I don't mean to imply that the only or even the primary purpose of websites such as Facebook is to answer one's questions. Clearly, there are many other ways people derive value from the websites. This post is focused on the hive mind component of the value, and does not assert that that is or should be the most important reason for people to use Facebook.
The privacy issues surrounding websites such as Facebook and Quora are taken quite seriously by a number of people. I'm not trying to evaluate here whether the benefits of using these website exceeds the (perceived) privacy costs of doing so. I'm simply discussing one item that (I think) would go on the benefits side of the ledger.

PS: Chris Hendrix comments on Facebook:

It seems to me that there's a logic of how to develop your various hivemind levels here.
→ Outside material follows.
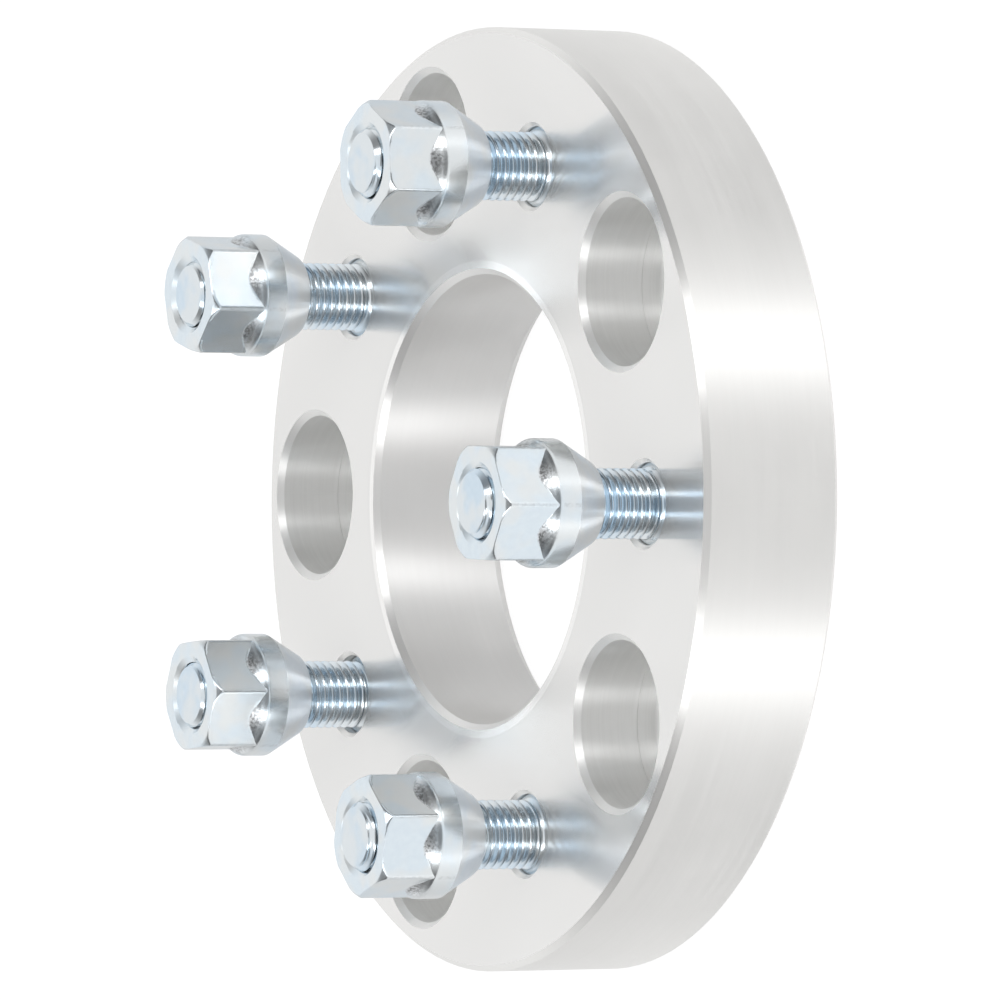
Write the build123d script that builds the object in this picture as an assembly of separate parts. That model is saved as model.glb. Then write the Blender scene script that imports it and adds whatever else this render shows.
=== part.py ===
"""Hub-centric wheel spacer with its own wheel studs and lug nuts.

One turned and machined aluminium ring goes between a car's hub and its wheel. It bolts
to the hub through five deep socket wells with conical seats, and carries the wheel on
five pressed-in studs. A bulge lug nut is parked at the tip of each stud.

Millimetres. +Z runs along the axis, from the hub side to the wheel side. The origin is
the centre of the back face, and +X points at the first stud.
"""

import math
import os

from build123d import *

# Ring
plate_diameter = 164.0
plate_thickness = 25.4
hub_bore_diameter = 78.3
rim_front_chamfer = 1.0
rim_back_chamfer = 0.8
bore_front_chamfer = 1.0
bore_back_chamfer = 2.3

# Both patterns have one hole at each station, and lie half a step apart
station_count = 5

# Holes that hold the ring to the hub
hub_bolt_circle = 127.0
well_diameter = 28.6
well_depth = 16.0
well_mouth_chamfer = 1.0
well_corner_radius = 0.8
seat_diameter = 21.0
seat_cone_angle = 60.0
hub_hole_diameter = 14.6
hub_hole_back_chamfer = 0.5

# Pressed-in wheel studs
wheel_bolt_circle = 120.65
thread_diameter = 12.0
thread_reach = 32.7
stud_tip_diameter = 9.6
knurl_diameter = 14.0
knurl_depth = 0.4
knurl_tooth_count = 32
knurl_end_below_face = 1.5
shoulder_above_knurl = 1.6
stud_head_diameter = 20.0
stud_head_thickness = 5.0
stud_head_edge_radius = 0.8

# The ring's side of each stud
stud_mouth_chamfer = 0.7
head_pocket_diameter = 22.0
head_pocket_depth = 11.4
head_pocket_chamfer = 0.5
press_clearance = 0.01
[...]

If you attempt to simply start with a FB group as your wisdom of the crowds you may not have enough knowledge to be able to determine whether or not your crowd selection is systematically biased in ways that don't correlate with finding truth. Instead I think there's a logic to building up each level of hivemind usage from the previous. From Google searches you will often be directed to Wikipedia. Wikipedia can then direct you to effective discussion sites (you hear about a discussion site, you check wikipedia to see if there are any criticisms of obvious failure modes). Finally, once you've found effective discussion sites, you've been learning what are useful and what are non-useful contributions. Since these sites will include a number of effective contributors you can pick and choose among this group to find people you can make into good facebook friends.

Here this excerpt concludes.